2012-12-18 Thread Richard Yao
On 12/17/2012 07:46 PM, Anthony G. Basile wrote:

 2. Write an ebuild for the project above, maintained in an overlay
 (also on GitHub), with sources fetched from GitHub. Add some small
 patch to configure.ac in the ebuild. Add USE flags. Add make check
 support to the build system, test with FEATURES=test. Many
 ebuild-related tasks can be easily added (e.g. installing init.d
 scripts).
 
 This would be totally new to them but I agree that's a good idea.  I
 don't know about GitHub.  Can you delete projects from it when you're
 done because I don't want to polute GitHub with lots of unpolished stuff.

You can.


 3. Take an old-version ebuild for a project with a known bug, fetch
 the relevant git tag, and bisect to find the bug. Prepare a patch,
 describe patch submission process.
 Hmm ... I didn't think of this but I could do that with the kernel on
 virtual machines.

You might want a userland program to avoid having to do reboots. I
suppose git itself could be a good candidate for this.

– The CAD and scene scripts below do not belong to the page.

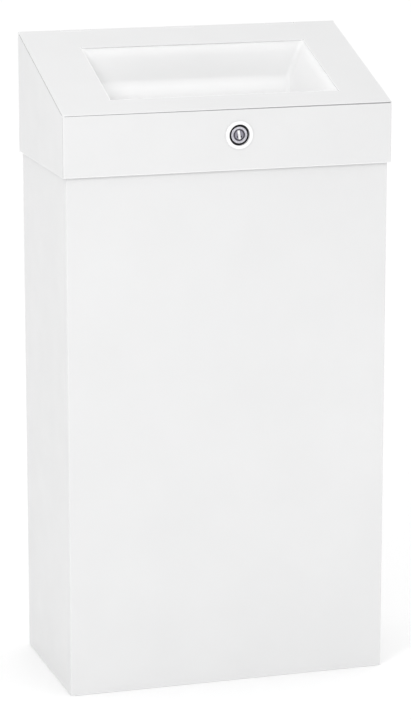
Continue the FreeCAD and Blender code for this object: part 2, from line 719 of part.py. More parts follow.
def make_lock_plug():
    """Plug with a leaning keyway, slots for the wafers and a square for the cam."""
    body = new_body("lock_plug")
    lock_rod(body, "Additive", "-dim.plug_proud", "dim.barrel_rear + dim.plug_proud", "dim.plug_radius")

    def rim(edge):
        return near(edge.BoundBox.YMax, f"{COVER_FRONT} - dim.plug_proud")

    fillet(body, "dim.plug_rim", rim)
    half = "dim.plug_square / 2"
    box(
        body, "Additive",
        (f"dim.lock_x - {half}", f"dim.lock_x + {half}"),
        (f"{CAM_FRONT} - 1", f"{CAM_REAR} - 0.2"),
        (f"dim.lock_z - {half}", f"dim.lock_z + {half}"),
    )
    lock_rod(body, "Subtractive", "dim.barrel_rear - 3", "10", "dim.screw_shank + dim.running_gap")
    lean = "dim.keyway_lean"
    outline = []
    for across, up in ((-1, -1), (1, -1), (1, 1), (-1, 1)):
        x = f"({across} * dim.keyway_width / 2)"
        z = f"({up} * dim.keyway_height / 2)"
        outline.append((
            f"dim.lock_x + {x} * cos({lean}) - {z} * sin({lean})",
            f"dim.lock_z + {x} * sin({lean}) + {z} * cos({lean})",
        ))
    sketch = new_sketch(body, "XZ_Plane", f"-({COVER_FRONT}) + 1")
    extrude(body, "Pocket", polygon(sketch, outline), "dim.keyway_depth + 1")
    slot_x = "(dim.wafer_width / 2 + dim.wafer_slack)"
    slot_z = "(dim.wafer_height / 2 + dim.wafer_slack)"
    for step in range(int(value("dim.wafer_count"))):
        start = wafer_place(step)
        box(
            body, "Subtractive",
            (f"dim.lock_x - {slot_x}", f"dim.lock_x + {slot_x}"),
            (start, f"{start} + dim.wafer_gauge + dim.wafer_slack"),
            (f"dim.lock_z - {slot_z}", f"dim.lock_z + {slot_z}"),
        )


def make_lock_wafers():
    """Spring-brass wafers that lock the plug when the key is out."""
    body = new_body("lock_wafers")
    start = f"{wafer_place(0)} + dim.wafer_slack / 2"

    def plate(kind, width, height, depth):
        return box(
            body, kind,
            (f"dim.lock_x - {width} / 2", f"dim.lock_x + {width} / 2"), depth,
            (f"dim.lock_z - {height} / 2", f"dim.lock_z + {height} / 2"),
        )

    wafer = plate(
        "Additive", "dim.wafer_width", "dim.wafer_height", (start, f"{start} + dim.wafer_gauge"),
    )
    window = plate(
        "Subtractive", "dim.window_width", "dim.window_height", (f"{start} - 1", f"{start} + 2"),
    )
    count = int(value("dim.wafer_count"))
    repeat(body, [wafer, window], "Y", f"{count - 1} * dim.wafer_pitch", count)


def make_lock_cam():
    """Flat tongue that swings down behind the keeper."""
    body = new_body("lock_cam")
    sketch = rounded_rectangle(
        new_sketch(body, "XZ_Plane", f"-({CAM_FRONT})"),
        "dim.lock_x - dim.cam_half_width", "dim.lock_x + dim.cam_reach",
        "dim.lock_z - dim.cam_half_width", "dim.lock_z + dim.cam_half_width", "dim.cam_half_width - 1",
    )
    extrude(body, "Pad", sketch, "dim.cam_height", reverse=True)
    half = "(dim.plug_square / 2 + dim.running_gap)"
    box(
        body, "Subtractive",
        (f"dim.lock_x - {half}", f"dim.lock_x + {half}"),
        (f"{CAM_FRONT} - 1", f"{CAM_REAR} + 1"),
        (f"dim.lock_z - {half}", f"dim.lock_z + {half}"),
    )


def make_cam_fastening():
    washer = new_body("lock_cam_washer")
    place = ("dim.lock_x", CAM_REAR, "dim.lock_z")
    rod(washer, "Additive", "y", place, "dim.washer_height", "dim.cam_washer_radius")
    hole = ("dim.lock_x", f"{CAM_REAR} - 1", "dim.lock_z")
    rod(washer, "Subtractive", "y", hole, "4", "dim.screw_shank + 0.1")
    screw = new_body("lock_cam_screw")
    head = f"{CAM_REAR} + dim.washer_height"
    top = f"{head} + dim.screw_head_height"
    place = ("dim.lock_x", head, "dim.lock_z")
    rod(screw, "Additive", "y", place, "dim.screw_head_height", "dim.screw_head")

    def crown(edge):
        return near(edge.BoundBox.YMin, top)

    fillet(screw, "dim.screw_crown", crown)
    tip = ("dim.lock_x", f"{head} - dim.screw_length", "dim.lock_z")
    rod(screw, "Additive", "y", tip, "dim.screw_length + 0.5", "dim.screw_shank")
    box(
        screw, "Subtractive",
        ("dim.lock_x - dim.screw_head", "dim.lock_x + dim.screw_head"),
        (f"{top} - dim.screw_slot_depth", f"{top} + 1"),
        ("dim.lock_z - dim.screw_slot_width / 2", "dim.lock_z + dim.screw_slot_width / 2"),
    )


# ---------------------------------------------------------------- keeper, stops and bag frame

def make_keeper():
    """Angle under the front rim flange that the cam catches behind."""
    body = new_body("lock_keeper")
    top = "dim.rim_height - dim.gauge"
    x = ("dim.lock_x - dim.keeper_half_width", "dim.lock_x + dim.keeper_half_width")
    rear = f"{INNER_FRONT} + dim.rim_flange + 1.2"
    box(body, "Additive", x, (f"{INNER_FRONT} + 0.5", rear), (f"{top} - dim.keeper_gauge", top))
    box(body, "Additive", x, (f"{rear} - dim.keeper_gauge", rear), (f"{top} - dim.keeper_drop", top))
    for across in keeper_rivet_places():
        rod(
            body, "Subtractive", "z", (across, RIVET_LINE, f"{top} - 5"),
            "10", "dim.rivet_shank + dim.running_gap",
        )


def make_keeper_rivets():
    body = new_body("keeper_rivets")
    grip = "dim.gauge + dim.keeper_gauge"
    for across in keeper_rivet_places():
        rivet(body, "z", (across, RIVET_LINE, f"dim.rim_height - ({grip})"), grip)


def make_lid_stop(name, side):
    """Angle welded inside the fascia; its foot rests on a buffer when the lid is shut."""
    body = new_body(name)
    middle = f"{side} * dim.stop_x"
    x = (f"{middle} - dim.stop_half_width", f"{middle} + dim.stop_half_width")
    face = f"{COVER_FRONT} + dim.gauge"
    foot = "dim.rim_height + dim.buffer_height + dim.stop_gap"
    box(
        body, "Additive", x, (face, f"{face} + dim.stop_gauge"), (foot, f"{foot} + dim.stop_height"),
    )
    box(
        body, "Additive", x, (face, f"{INNER_FRONT} + dim.rim_flange - dim.gauge"),
        (foot, f"{foot} + dim.stop_gauge"),
    )


def make_rim_buffers():
    body = new_body("rim_buffers")
    place = ("-dim.stop_x", RIVET_LINE, "dim.rim_height")
    top_radius = "dim.buffer_radius - dim.buffer_taper"
    pad = rod(
        body, "Additive", "z", place, "dim.buffer_height", "dim.buffer_radius", top_radius,
    )
    repeat(body, [pad], "X", "2 * dim.stop_x", 2)


def make_bag_frame():
    """Loop of wire on the rim that a bag folds over."""
    body = new_body("bag_frame")
    height = "dim.rim_height + dim.wire_radius"
    path = rounded_rectangle(
        new_sketch(body, "XY_Plane", height),
        "-dim.frame_x", "dim.frame_x", "dim.frame_front", "dim.frame_rear", "dim.frame_corner",
    )
    section = new_sketch(body, "XZ_Plane")
    centre = FreeCAD.Vector(value("dim.frame_x"), value(height), 0)
    radius = value("dim.wire_radius")
    section.addGeometry(Part.Circle(centre, FreeCAD.Vector(0, 0, 1), radius))
    bind(section, "radius", Sketcher.Constraint("Radius", 0, radius), "dim.wire_radius")
    bind(section, "across", Sketcher.Constraint("DistanceX", -1, 1, 0, 3, centre.x), "dim.frame_x")
    bind(section, "up", Sketcher.Constraint("DistanceY", -1, 1, 0, 3, centre.y), height)
    doc.recompute()
    pipe = body.newObject("PartDesign::AdditivePipe", "bag_frame_wire")
    pipe.Profile = section
    pipe.Spine = path
    doc.recompute()


def make_frame_clips():
    """Four bridges that hold the wire down on the rim flange."""
    body = new_body("bag_frame_clips")
    inside = "(dim.wire_radius + dim.clip_slack)"
    outside = f"({inside} + dim.gauge)"
    clips = []
    for side in (-1, 1):
        middle = f"{side} * dim.frame_x"
        front = "dim.clip_front - dim.clip_half_length"
        rear = "dim.clip_front + dim.clip_half_length"
        top = "dim.rim_height + 2 * dim.wire_radius + dim.clip_slack"
        clips.append(box(
            body, "Additive",
            (f"{middle} - {outside}", f"{middle} + {outside}"), (front, rear),
            ("dim.rim_height", f"{top} + dim.gauge"),
        ))
        clips.append(box(
            body, "Subtractive",
            (f"{middle} - {inside}", f"{middle} + {inside}"), (f"{front} - 1", f"{rear} + 1"),
            ("dim.rim_height - 1", top),
        ))
    repeat(body, clips, "Y", "dim.clip_pitch", 2)


def check_document():
    for item in doc.Objects:
        if "Invalid" in item.State or "Error" in item.State:
            raise RuntimeError(f"{item.Label} failed: {item.State}")
    for body in sub_parts:
        if body.Shape.isNull() or not body.Shape.isValid() or not body.Shape.Solids:
            raise RuntimeError(f"{body.Label} has no valid solid")


def write_parts():
    os.makedirs("parts", exist_ok=True)
    for body in sub_parts:
        body.Shape.exportStep(f"parts/{body.Label}.step")
        size = body.Shape.BoundBox
        print(f"{body.Label:16} {len(body.Shape.Solids)} solid(s), {body.Shape.Volume:9.0f} mm3, {size}")


make_body_shell()
make_back_panel()
make_base_panel()
make_cover()
make_chute()
make_hinge_leaf()
make_hinge_pin()
make_hinge_rivets()
make_lock_cup()
make_lock_housing()
make_lock_washer()
make_lock_nut()
make_lock_plug()
make_lock_wafers()
make_lock_cam()
make_cam_fastening()
make_keeper()
make_keeper_rivets()
make_lid_stop("lid_stop_left", -1)
make_lid_stop("lid_stop_right", 1)
make_rim_buffers()
make_bag_frame()
make_frame_clips()
doc.recompute()
check_document()
write_parts()
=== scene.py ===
import json
import math

import bmesh
import bpy
from mathutils import Matrix, Vector, geometry


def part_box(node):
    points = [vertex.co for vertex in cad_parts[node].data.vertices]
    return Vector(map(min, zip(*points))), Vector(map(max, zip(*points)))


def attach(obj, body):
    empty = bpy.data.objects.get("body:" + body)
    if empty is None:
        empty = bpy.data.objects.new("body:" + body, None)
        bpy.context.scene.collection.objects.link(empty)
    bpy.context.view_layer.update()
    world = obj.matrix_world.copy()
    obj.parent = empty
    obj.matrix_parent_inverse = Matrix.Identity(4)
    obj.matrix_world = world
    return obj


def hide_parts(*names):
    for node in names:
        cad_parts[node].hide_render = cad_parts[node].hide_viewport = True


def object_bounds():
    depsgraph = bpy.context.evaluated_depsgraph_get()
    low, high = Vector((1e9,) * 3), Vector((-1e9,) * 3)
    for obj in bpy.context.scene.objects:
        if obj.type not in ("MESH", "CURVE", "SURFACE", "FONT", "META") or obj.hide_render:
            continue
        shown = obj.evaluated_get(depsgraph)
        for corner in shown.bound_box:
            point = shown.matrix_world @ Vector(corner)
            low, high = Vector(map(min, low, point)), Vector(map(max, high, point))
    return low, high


# Looks of a lockable bin folded from white powder-coated sheet. Lengths are in metres.

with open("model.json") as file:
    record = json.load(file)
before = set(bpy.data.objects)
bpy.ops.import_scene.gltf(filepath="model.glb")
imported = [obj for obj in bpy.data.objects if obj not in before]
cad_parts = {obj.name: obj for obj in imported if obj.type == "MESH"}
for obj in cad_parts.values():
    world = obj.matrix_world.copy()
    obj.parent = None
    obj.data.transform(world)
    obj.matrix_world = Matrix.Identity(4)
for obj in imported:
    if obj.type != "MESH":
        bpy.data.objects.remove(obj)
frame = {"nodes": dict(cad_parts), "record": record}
CAD_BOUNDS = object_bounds()
LOWEST, HIGHEST = (Vector(corner) for corner in CAD_BOUNDS)
BODY_OF = {
    node: body
    for body, members in frame["record"]["behaviour"]["bodies"].items()
    for node in members
}
JOINTS = {joint["name"]: joint for joint in frame["record"]["behaviour"]["joints"]}

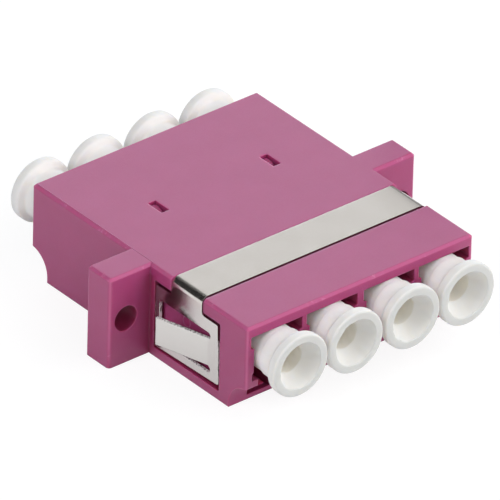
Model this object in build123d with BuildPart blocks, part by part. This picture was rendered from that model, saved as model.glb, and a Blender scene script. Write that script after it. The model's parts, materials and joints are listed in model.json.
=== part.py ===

 Wrt. subjects covered, will you cover sandboxing, installing to image
 vs. merging to live system, etc.? I would expect students to like such
 stuff.

 At some point I would have to cover that.  Like when I got over the
 phases of emerging, stepping through them with ebuild.
 

You make me wish that this class was available when I was doing my
undergraduate degree. I had to learn this on my own.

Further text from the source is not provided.